One step further, there are social networks specifically designed to connect people living in certain regions or members of particular ethnic or belief society. Those who join these platforms experience a more homogenous virtual society which provides better mutual understanding between users. Common concerns and language enhance communications among users. Additionally, these highly targeted websites provide a platform for highly specialized advertising. Goods specially made for the target audience can be most efficiently advertised on such platforms. So not surprisingly these networks are popular among both users and advertising companies in that particular region. In this post I want to introduce one of such platforms which I call “local virtual societies”
Cloob is a social network sites for connecting Iranians. Launched in 2004, now it has more than a million users and enjoys more than 100 million page views per month. This platform offers common features of social network sites e.g. content sharing and friend lists. It also facilitates discussions in larger scales by supporting communities and community discussions and question and answer forums. Cloob has a virtual currency called “coroob” and an income/expense book keeping service. Users can spend this money on virtual shops offering a wide variety of virtual and real goods. This money can be transferred and transacted between users.
One can guess that the culture of local virtual societies is a reflection of the real society they represent. Cloob is not an exception to this rule. In fact designers of this site intentionally “Iranize” the environment. This make the virtual environment seem more friendly and familiar to its target audience. Not surprisingly, with just a quick look at the website one can find ads promoting goods especially for Iranians.
Roaming around in Cloob, I ask myself if I can find fundamental differences between this local virtual society and a global virtual society like Facebook. Besides superficial characteristics and cultural atmosphere, no fundamental distinction is apparent at the first sight. But can scrupulous studies tell us more about such distinctive differences? I need to read and think more…

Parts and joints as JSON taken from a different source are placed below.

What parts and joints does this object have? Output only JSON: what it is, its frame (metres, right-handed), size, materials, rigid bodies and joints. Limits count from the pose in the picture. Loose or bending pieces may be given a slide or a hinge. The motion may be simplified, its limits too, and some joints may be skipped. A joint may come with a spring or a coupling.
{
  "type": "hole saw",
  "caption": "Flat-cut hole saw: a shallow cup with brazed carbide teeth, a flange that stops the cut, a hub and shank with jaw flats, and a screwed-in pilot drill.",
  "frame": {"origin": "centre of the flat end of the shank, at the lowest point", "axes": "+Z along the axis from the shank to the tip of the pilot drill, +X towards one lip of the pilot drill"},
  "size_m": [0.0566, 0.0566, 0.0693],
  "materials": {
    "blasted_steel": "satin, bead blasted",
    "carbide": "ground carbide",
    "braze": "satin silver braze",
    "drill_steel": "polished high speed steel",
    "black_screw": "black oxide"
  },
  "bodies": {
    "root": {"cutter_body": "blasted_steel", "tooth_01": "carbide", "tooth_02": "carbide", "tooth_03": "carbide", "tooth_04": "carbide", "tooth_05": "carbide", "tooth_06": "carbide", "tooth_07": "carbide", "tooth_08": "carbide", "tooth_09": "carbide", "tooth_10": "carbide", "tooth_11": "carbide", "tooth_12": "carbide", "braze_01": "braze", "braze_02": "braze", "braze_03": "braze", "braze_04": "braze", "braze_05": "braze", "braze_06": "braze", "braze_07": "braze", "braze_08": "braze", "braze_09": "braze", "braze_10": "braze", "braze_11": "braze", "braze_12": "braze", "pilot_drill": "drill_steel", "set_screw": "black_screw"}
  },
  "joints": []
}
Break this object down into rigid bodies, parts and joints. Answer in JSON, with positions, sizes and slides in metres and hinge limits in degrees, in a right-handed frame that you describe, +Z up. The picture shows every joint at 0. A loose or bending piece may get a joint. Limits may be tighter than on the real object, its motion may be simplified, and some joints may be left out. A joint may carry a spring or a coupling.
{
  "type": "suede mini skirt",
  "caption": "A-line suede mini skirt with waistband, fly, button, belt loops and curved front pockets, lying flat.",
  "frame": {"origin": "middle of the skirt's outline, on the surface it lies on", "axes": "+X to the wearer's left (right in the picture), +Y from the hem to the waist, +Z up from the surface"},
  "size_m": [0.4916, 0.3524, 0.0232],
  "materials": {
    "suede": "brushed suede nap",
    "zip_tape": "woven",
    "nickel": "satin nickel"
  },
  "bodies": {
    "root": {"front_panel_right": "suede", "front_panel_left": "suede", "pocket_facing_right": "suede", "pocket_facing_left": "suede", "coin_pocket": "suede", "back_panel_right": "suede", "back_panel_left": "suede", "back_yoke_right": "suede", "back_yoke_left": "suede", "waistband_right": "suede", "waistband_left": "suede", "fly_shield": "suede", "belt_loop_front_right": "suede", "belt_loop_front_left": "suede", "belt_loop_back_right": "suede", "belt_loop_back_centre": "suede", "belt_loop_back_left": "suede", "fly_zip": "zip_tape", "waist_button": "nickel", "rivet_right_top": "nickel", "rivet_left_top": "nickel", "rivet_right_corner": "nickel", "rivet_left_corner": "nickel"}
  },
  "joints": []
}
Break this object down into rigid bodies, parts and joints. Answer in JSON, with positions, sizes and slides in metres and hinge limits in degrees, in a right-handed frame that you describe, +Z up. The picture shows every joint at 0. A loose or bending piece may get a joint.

We recently read a few papers on self-expression on social media platforms. We discussed that discrepancies between one’s real identity and the identity she expresses in social media is one of the points of focus in this area. Usually people tend to present an idealized version of themselves in such platforms and try to show not the self they are but the one they want to be. Various platforms use different techniques to reduce this dissimilarity and make users’ profiles more realistic. But in this post I want to introduce a social media platform with a 180 degree different approach: you can be as unrealistic as you want! This approach goes to the extreme ends of even not being a human, but an animal or a fantasy creature!
“Second Life” is a unique social media platform in which users live and interact in a virtual world. This world is built and managed mostly by the users. People represent themselves by adopting any “avatar” they want. These avatars can resemble their real life identities, or can be anything from a fantasy creature with horns and wings to animals and even plants and objects! Not only the avatar but also the social characteristics of people (e.g. their occupation or residence ) are designed by themselves. You can interact with other users in public areas or go to their private places and make your circle of friends and contacts.
This virtual society has its own currency Linden Dollar L$ which can be exchange for real dollars! In fact you can earn money in this virtual Second Life and spend it in your real first life (see this Wikipedia page). Usually people do not earn huge money but there are some who do e.g. Ailin Graef (Anshe Chung in Second Life) who earns more than 1million dollars per year by selling only virtual goods! According to unofficial postings on Second Life website (this link) there are 50,000 to 60,000 users living in this virtual world at any moment! This large number reminds us of the powerful tendency to be the character ones desires, even if in a virtual world. This tendency takes other forms in more realistic and serious social platforms. This fact should always be considered in deriving any conclusion from analyzing virtual social practices. Behavioral studies specifically targeted to analyze virtual behaviors and their correlation with real social behaviors can provide us with the necessary insight.
On Tuesday Jack Dorsey, creator of Twitter with about 2.5 million followers, posted a tweet on his account asking President Rouhani:
“Good evening, President. Are citizens of Iran able to read your tweets?”
Not more than a few hours later, Rouhani responded:
“Evening @Jack. As I told @camanpour, my efforts are geared 2 ensured my ppl’ll comfortably b able 2 access all info globally as is their #right.”
While Dorsey refers to the social media being filtered in Iran, I want to look at his question from a different perspective. I want to reword his question: “Good evening, President. Will citizens of Iran read your tweets?” and the answer is probably “No!”. Twitter is not generally popular among Iranians and filtered or not, citizens of Iran will not read his tweets save those reflected in news.
So why Rouhani posts on a platform which neither is open to Iranians, nor is popular among them? I believe he does not post on Twitter for Iranians. His target audience is beyond Iran’s borders where Twitter is highly read. This is why, I believe, that his posts are in English not Farsi. At the same time Rouhani uses Facebook to communicate with his domestic audience and you see that all of his posts are in Farsi.
In general different social media platforms are used for different goals based on their technical and social properties. For example celebrities mostly post their photos on Facebook or Instagram while they use tweeter to share news. Different uses based on technical differences are more or less obvious, e.g. especial tools for sharing photos on Instagram. But how social features of each platform affect how the platform is used? What factors determine social features and how they evolve over time? I believe these questions are fundamental for a correct understanding of dynamics of social media.